### What you are asked to do
Reproduce the material in full, unchanged.

### Provided records

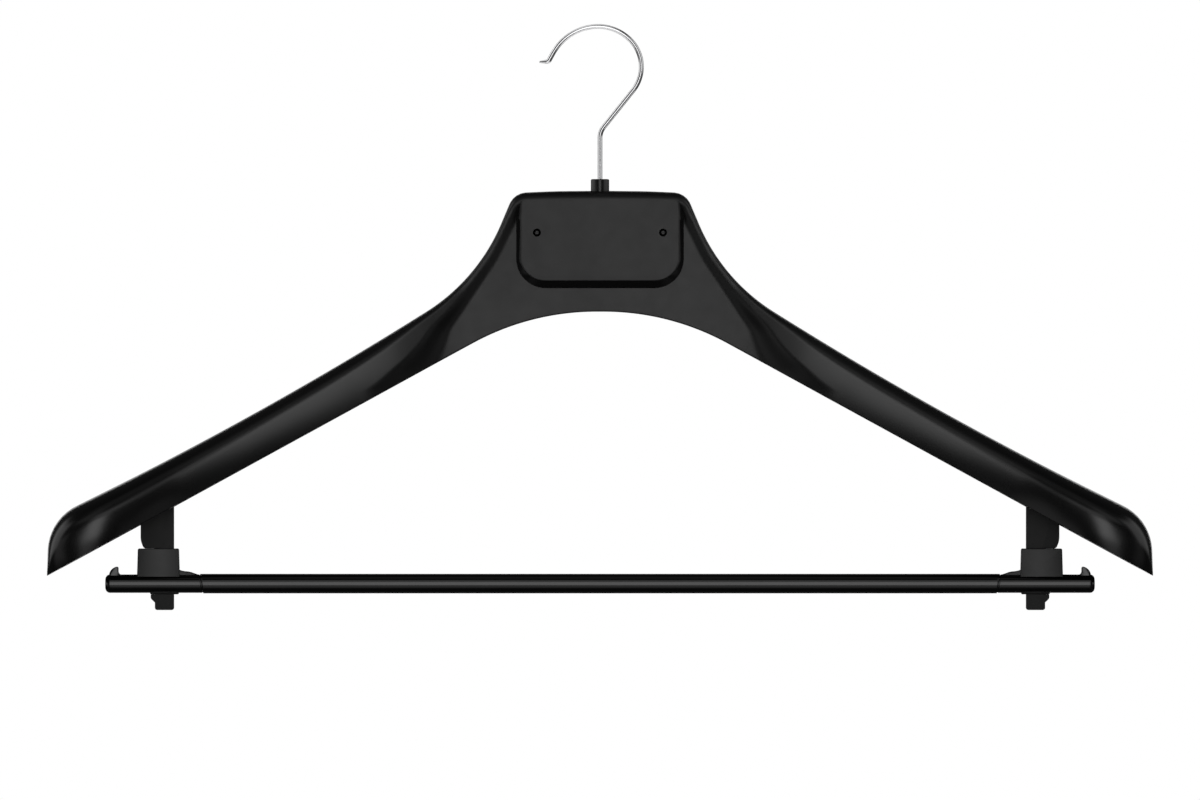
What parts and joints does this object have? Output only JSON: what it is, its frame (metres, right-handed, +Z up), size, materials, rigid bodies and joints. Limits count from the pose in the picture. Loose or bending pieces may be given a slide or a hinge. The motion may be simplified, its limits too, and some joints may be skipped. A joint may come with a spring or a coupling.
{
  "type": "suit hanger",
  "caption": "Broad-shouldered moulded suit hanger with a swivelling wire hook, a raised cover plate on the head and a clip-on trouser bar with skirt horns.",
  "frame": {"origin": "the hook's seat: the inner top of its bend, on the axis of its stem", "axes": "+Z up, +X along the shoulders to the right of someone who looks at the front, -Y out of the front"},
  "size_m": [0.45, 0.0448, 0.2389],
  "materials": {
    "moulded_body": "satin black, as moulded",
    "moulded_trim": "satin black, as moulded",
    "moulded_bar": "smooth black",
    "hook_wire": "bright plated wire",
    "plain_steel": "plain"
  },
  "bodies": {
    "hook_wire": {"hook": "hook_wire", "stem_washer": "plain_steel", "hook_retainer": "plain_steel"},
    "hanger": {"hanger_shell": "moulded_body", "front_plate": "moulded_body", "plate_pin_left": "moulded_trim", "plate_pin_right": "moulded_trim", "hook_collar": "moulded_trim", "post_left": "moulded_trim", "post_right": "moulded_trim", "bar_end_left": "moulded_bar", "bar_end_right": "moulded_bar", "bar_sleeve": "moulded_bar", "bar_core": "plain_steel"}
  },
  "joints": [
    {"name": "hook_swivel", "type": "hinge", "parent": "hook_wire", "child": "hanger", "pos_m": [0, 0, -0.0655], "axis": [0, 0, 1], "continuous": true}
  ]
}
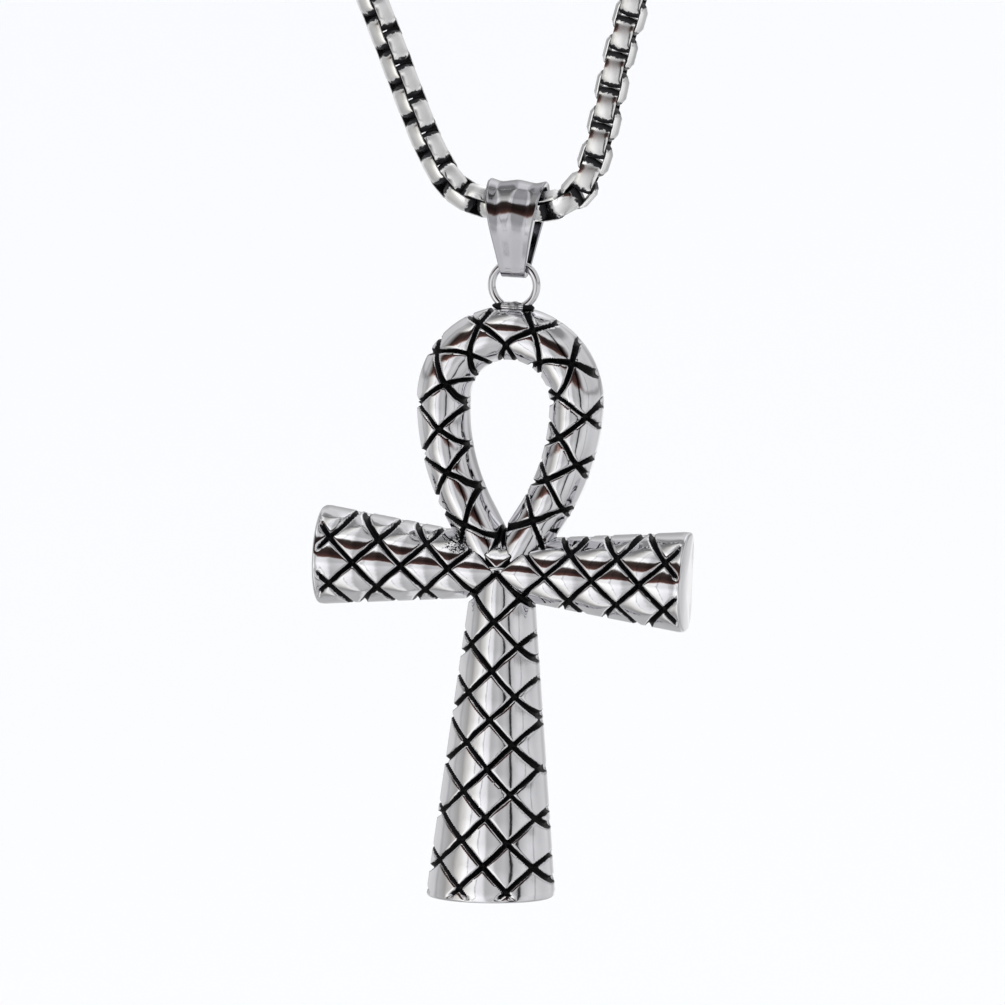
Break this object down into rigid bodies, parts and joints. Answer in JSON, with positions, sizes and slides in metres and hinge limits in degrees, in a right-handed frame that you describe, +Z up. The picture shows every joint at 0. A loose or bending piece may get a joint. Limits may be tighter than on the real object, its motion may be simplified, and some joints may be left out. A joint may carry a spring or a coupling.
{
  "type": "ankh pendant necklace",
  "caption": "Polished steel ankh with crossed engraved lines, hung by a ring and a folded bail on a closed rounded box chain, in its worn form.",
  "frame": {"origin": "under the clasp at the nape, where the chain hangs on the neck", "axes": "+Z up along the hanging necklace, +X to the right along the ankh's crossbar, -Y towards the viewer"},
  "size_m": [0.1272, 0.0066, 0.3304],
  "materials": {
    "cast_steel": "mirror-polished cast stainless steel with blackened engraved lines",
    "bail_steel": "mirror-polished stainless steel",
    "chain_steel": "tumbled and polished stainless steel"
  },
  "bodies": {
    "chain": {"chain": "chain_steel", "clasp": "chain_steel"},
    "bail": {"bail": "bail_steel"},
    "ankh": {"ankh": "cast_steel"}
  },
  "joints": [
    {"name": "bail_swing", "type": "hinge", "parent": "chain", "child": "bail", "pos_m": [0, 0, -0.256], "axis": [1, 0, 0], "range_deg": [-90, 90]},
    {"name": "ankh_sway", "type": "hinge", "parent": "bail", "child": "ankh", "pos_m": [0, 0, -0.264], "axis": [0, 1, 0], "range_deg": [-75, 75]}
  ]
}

### Response
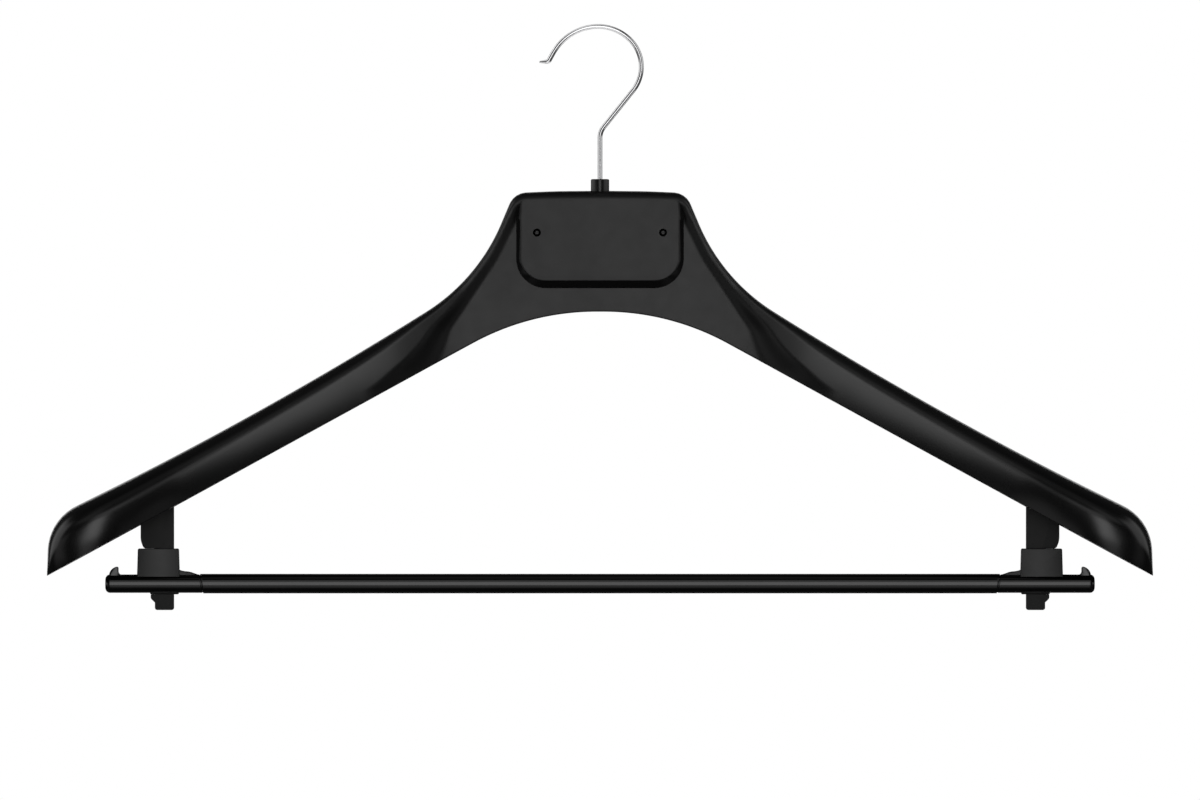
What parts and joints does this object have? Output only JSON: what it is, its frame (metres, right-handed, +Z up), size, materials, rigid bodies and joints. Limits count from the pose in the picture. Loose or bending pieces may be given a slide or a hinge. The motion may be simplified, its limits too, and some joints may be skipped. A joint may come with a spring or a coupling.
{
  "type": "suit hanger",
  "caption": "Broad-shouldered moulded suit hanger with a swivelling wire hook, a raised cover plate on the head and a clip-on trouser bar with skirt horns.",
  "frame": {"origin": "the hook's seat: the inner top of its bend, on the axis of its stem", "axes": "+Z up, +X along the shoulders to the right of someone who looks at the front, -Y out of the front"},
  "size_m": [0.45, 0.0448, 0.2389],
  "materials": {
    "moulded_body": "satin black, as moulded",
    "moulded_trim": "satin black, as moulded",
    "moulded_bar": "smooth black",
    "hook_wire": "bright plated wire",
    "plain_steel": "plain"
  },
  "bodies": {
    "hook_wire": {"hook": "hook_wire", "stem_washer": "plain_steel", "hook_retainer": "plain_steel"},
    "hanger": {"hanger_shell": "moulded_body", "front_plate": "moulded_body", "plate_pin_left": "moulded_trim", "plate_pin_right": "moulded_trim", "hook_collar": "moulded_trim", "post_left": "moulded_trim", "post_right": "moulded_trim", "bar_end_left": "moulded_bar", "bar_end_right": "moulded_bar", "bar_sleeve": "moulded_bar", "bar_core": "plain_steel"}
  },
  "joints": [
    {"name": "hook_swivel", "type": "hinge", "parent": "hook_wire", "child": "hanger", "pos_m": [0, 0, -0.0655], "axis": [0, 0, 1], "continuous": true}
  ]
}
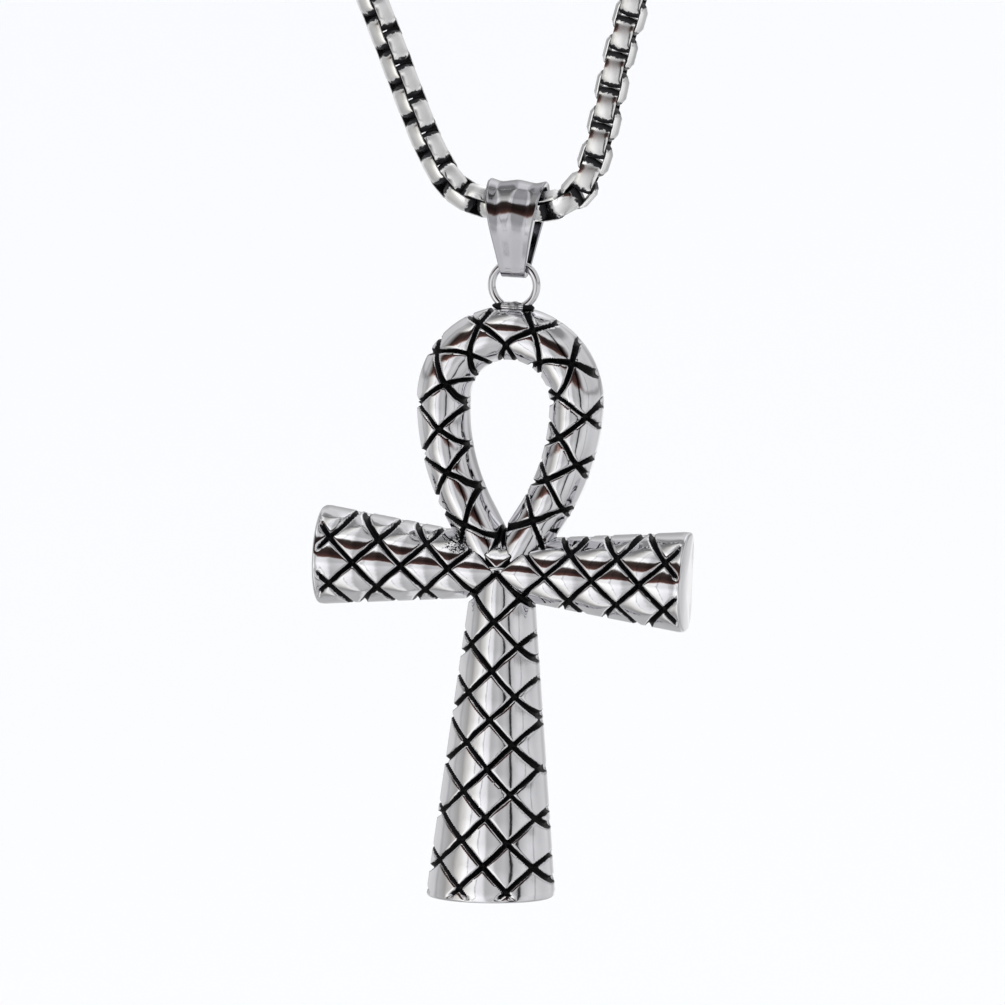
Break this object down into rigid bodies, parts and joints. Answer in JSON, with positions, sizes and slides in metres and hinge limits in degrees, in a right-handed frame that you describe, +Z up. The picture shows every joint at 0. A loose or bending piece may get a joint. Limits may be tighter than on the real object, its motion may be simplified, and some joints may be left out. A joint may carry a spring or a coupling.
{
  "type": "ankh pendant necklace",
  "caption": "Polished steel ankh with crossed engraved lines, hung by a ring and a folded bail on a closed rounded box chain, in its worn form.",
  "frame": {"origin": "under the clasp at the nape, where the chain hangs on the neck", "axes": "+Z up along the hanging necklace, +X to the right along the ankh's crossbar, -Y towards the viewer"},
  "size_m": [0.1272, 0.0066, 0.3304],
  "materials": {
    "cast_steel": "mirror-polished cast stainless steel with blackened engraved lines",
    "bail_steel": "mirror-polished stainless steel",
    "chain_steel": "tumbled and polished stainless steel"
  },
  "bodies": {
    "chain": {"chain": "chain_steel", "clasp": "chain_steel"},
    "bail": {"bail": "bail_steel"},
    "ankh": {"ankh": "cast_steel"}
  },
  "joints": [
    {"name": "bail_swing", "type": "hinge", "parent": "chain", "child": "bail", "pos_m": [0, 0, -0.256], "axis": [1, 0, 0], "range_deg": [-90, 90]},
    {"name": "ankh_sway", "type": "hinge", "parent": "bail", "child": "ankh", "pos_m": [0, 0, -0.264], "axis": [0, 1, 0], "range_deg": [-75, 75]}
  ]
}